Saran paused. The numbness she felt began to crumble. “Of course I understand. Without you, none of this would have been possible. You, Madam Ophelia, are the root of all of this.” All of this pain. All of this. All of this. All of this!
Saran stepped out from behind the wardrobe door, tucking her hand in her skirts and easing them around the furniture. “Everything, from the moment you soothed my wounds with tea to this brave confession. I know only one way to reward such devious cleverness.”
Madam Ophelia bowed her head low. “I am at your disposal.”

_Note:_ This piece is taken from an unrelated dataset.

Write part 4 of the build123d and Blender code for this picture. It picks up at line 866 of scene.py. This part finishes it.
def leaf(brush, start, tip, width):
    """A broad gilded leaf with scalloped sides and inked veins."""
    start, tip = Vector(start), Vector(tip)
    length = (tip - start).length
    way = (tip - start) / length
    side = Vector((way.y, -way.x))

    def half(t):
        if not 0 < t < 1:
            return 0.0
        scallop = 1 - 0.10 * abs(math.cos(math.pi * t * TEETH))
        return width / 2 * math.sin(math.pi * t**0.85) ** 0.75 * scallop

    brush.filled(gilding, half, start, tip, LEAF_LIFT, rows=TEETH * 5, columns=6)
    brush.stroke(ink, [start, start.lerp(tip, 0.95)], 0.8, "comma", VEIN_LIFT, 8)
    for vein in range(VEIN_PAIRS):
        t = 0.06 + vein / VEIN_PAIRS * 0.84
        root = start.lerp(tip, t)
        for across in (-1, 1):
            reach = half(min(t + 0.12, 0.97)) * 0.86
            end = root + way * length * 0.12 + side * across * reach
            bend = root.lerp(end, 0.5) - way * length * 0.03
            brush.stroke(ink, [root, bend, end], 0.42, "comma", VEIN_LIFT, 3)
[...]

Saran smiled, cruel and beautiful. Her father’s smile. “I killed for the first time yesterday, did you know that? I’ve hurt people before, I’ve killed before, but no one ever stayed that way. Every life I’ve ever taken, I’ve restored … until yesterday.”

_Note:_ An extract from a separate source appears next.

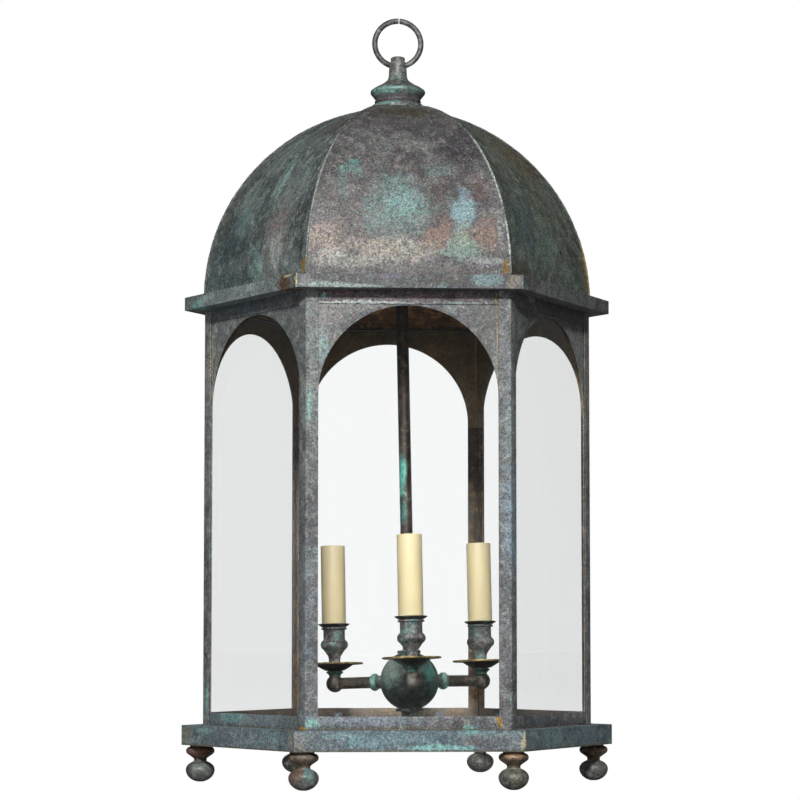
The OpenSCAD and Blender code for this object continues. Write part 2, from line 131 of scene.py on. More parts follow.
def patina(name, base, **own):  # weathered brass: oxide in three tones, verdigris, marks, bands and grit
    look = dict(base, **own)
    material, tree = newMaterial(name)
    add = partial(addNode, tree)
    place = add("TexCoord").outputs["Object"]
    seed = look["seed"]
    shifted = add("VectorMath", (place, (seed * 0.37, seed * 0.11, seed * 0.23)), operation="ADD")
    cloud, mottle, fleck, grain, grit, bloom, speck = (
        add("TexNoise", {"Vector": shifted, "Scale": 1 / (size * mm), "Detail": detail, "Roughness": rough,
            "Distortion": warp})
        for size, detail, rough, warp in (  # lumps of that size in mm
            (look["cloud"], 4.0, 0.6, 0.4), (look["mottle"], 7.0, 0.68, 0.3), (look["mottle"] * 0.4, 5.0, 0.7, 0.0),
            (look["grain"], 2.0, 0.7, 0.0), (look["grain"] * 1.7, 2.0, 0.6, 0.0), (look["bloom"], 6.0, 0.62, 0.8),
            (look["grain"] * 2.2, 2.0, 0.5, 0.0)))

    def amount(*steps):  # soft steps multiplied: what one follows, low, high, and its value below and above them
        whole = None
        for each in steps:
            one = add("MapRange", each, interpolation_type="SMOOTHSTEP") if isinstance(each, tuple) else each
            whole = add("Math", (whole, one), operation="MULTIPLY") if whole else one
        return whole

    def coat(under, tone, *steps):
        return add("Mix", {"Factor": amount(*steps), 6: under, 7: linear(tone)}, data_type="RGBA")

    colour = coat(linear(look["dark"]), look["mid"], (cloud, 0.40, 0.60))
    colour = coat(colour, look["light"], (mottle, 0.46, 0.64, 0.0, look.get("lightShare", 0.8)))
    colour = coat(colour, look["dark"], (fleck, 0.46, 0.36, 0.0, look.get("darkShare", 0.6)))
    if "streakColour" in look:  # runs of rain down the metal
        drawn = add("Mapping", {"Vector": shifted, "Rotation": (0, math.radians(look.get("streakLean", 0)), 0),
                    "Scale": (1, 1, 7.5)}, vector_type="TEXTURE")
        runs = add("TexNoise", {"Vector": drawn, "Scale": 1 / (look["streak"] * mm), "Detail": 5.0,
                   "Roughness": 0.62, "Distortion": 0.2})
        colour = coat(colour, look["streakColour"], (runs, 0.50, 0.66, 0.0, look["streakShare"]))
    colour = coat(colour, look["verdigris"], (bloom, *look["bloomEdge"]), (fleck, 0.40, 0.58))
    broken = amount((fleck, 0.36, 0.52, 0.3, 1.0), (grit, 0.35, 0.52, 0.55, 1.0))
    torn = []  # marks over a least width, the place pushed about for their edges, where they fade out and are full
    for least, size, reach, outer, inner in ((19, 38, 88, 1.45, 0.3), (7, 15, 30, 1.25, 0.55), (0, 5, 8, 1.25, 0.55)):
        swirl = add("TexNoise", {"Vector": shifted, "Scale": 1 / (size * mm), "Detail": 5.0, "Roughness": 0.65})
        push = add("VectorMath", (swirl.outputs["Color"], (0.5, 0.5, 0.5)), operation="SUBTRACT")
        push = add("VectorMath", {0: push, "Scale": reach * mm}, operation="SCALE")
        torn.append((least, add("VectorMath", (place, push), operation="ADD"), outer, inner))
    for x, y, z, across, tall, tone, share, *turn in marks.get(name, []):
        at, outer, inner = next(rest for least, *rest in torn if min(across, tall) > least)
        near = add("Mapping", {"Vector": at, "Location": (x * mm, y * mm, z * mm), "Rotation": (
            0, 0, math.radians(turn[0] if turn else 0)), "Scale": (across * mm, 40 * mm, tall * mm)},
            vector_type="TEXTURE")
        far = add("VectorMath", (near,), operation="LENGTH")
        colour = coat(colour, tone, (far, outer, inner, 0.0, share), *(() if share == 1 else (broken,)))
    for low, high, tone, share in look.get("bands", []):  # level marks between two heights, in mm
        height = add("SeparateXYZ", (torn[-1][1],)).outputs["Z"]
        colour = coat(colour, tone, (height, (low - 0.5) * mm, (low + 0.5) * mm),
                      (height, (high + 0.5) * mm, (high - 0.5) * mm, 0.0, share))
    # Crystals of oxide catch the light one by one, so the metal looks sandy close to
    colour = coat(colour, "#b9b4aa", (grit, 0.62, 0.74, 0.0, look.get("sparkle", 0.45)))
    colour = coat(colour, "#2b2729", (grit, 0.38, 0.28, 0.0, 0.5))
    depth = look["grainDepth"]
    sand = amount((grain, 0.32, 0.68, 1 - depth, 1 + depth), (mottle, 0.3, 0.7, 0.84, 1.16))
    tint = add("VectorMath", (speck.outputs["Color"], (0.4, 0.4, 0.4), (0.8, 0.8, 0.8)), operation="MULTIPLY_ADD")
    colour = add("VectorMath", (colour, tint), operation="MULTIPLY")
    colour = add("VectorMath", {0: colour, "Scale": sand}, operation="SCALE")
    relief = add("Math", (grain, 0.5, mottle), operation="MULTIPLY_ADD")
    bump = add("Bump", {"Height": relief, "Strength": 0.4, "Distance": 0.5 * mm})
    shader = add("BsdfPrincipled", {"Base Color": colour, "Metallic": look["metallic"], "Specular IOR Level":
                 look["specular"], "Roughness": amount((mottle, 0.3, 0.7, *look["roughness"])), "Normal": bump})
    add("OutputMaterial", {"Surface": shader})
    return material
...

For so long she’d been powerless, unable to exact revenge on her father, unable to have control over her own life. Rage built against a woman who had been Saran’s advocate, a woman who had practically raised her. Madam Ophelia orchestrated the destruction of Saran’s dreams of escape and the death of her husband. She created the lie that Saran carried a child, gave the princess the brief thought of that ill-timed future, all for the sake of leaving her hopelessly alone. The real villain in all of this was Madam Ophelia.
Saran’s hands shook, and the quiver spread through her whole body. She is the reason for all of this pain. All of this sadness. Helplessness. Death. All of it.
The healer caught the glint of a dagger before the princess drove it up into her stomach. Shock washed over the healer’s face. She lifted her eyes to Saran’s blank stare before stumbling away and falling backward to the floor. Madam Ophelia cupped her hands around the wound, gasping and staring in disbelief at her creation. Saran shook with rage, unable to quell it in her heart even to see what she had done.
The healer drew the dagger from her stomach with a sharp gasp and pressed her hands to the wound. Saran offered a sympathetic frown, her hands and legs quivering. “That helplessness you feel? I know it well now. It is a horrible feeling … watching something you care about slip away because you don’t possess the power to mend it.”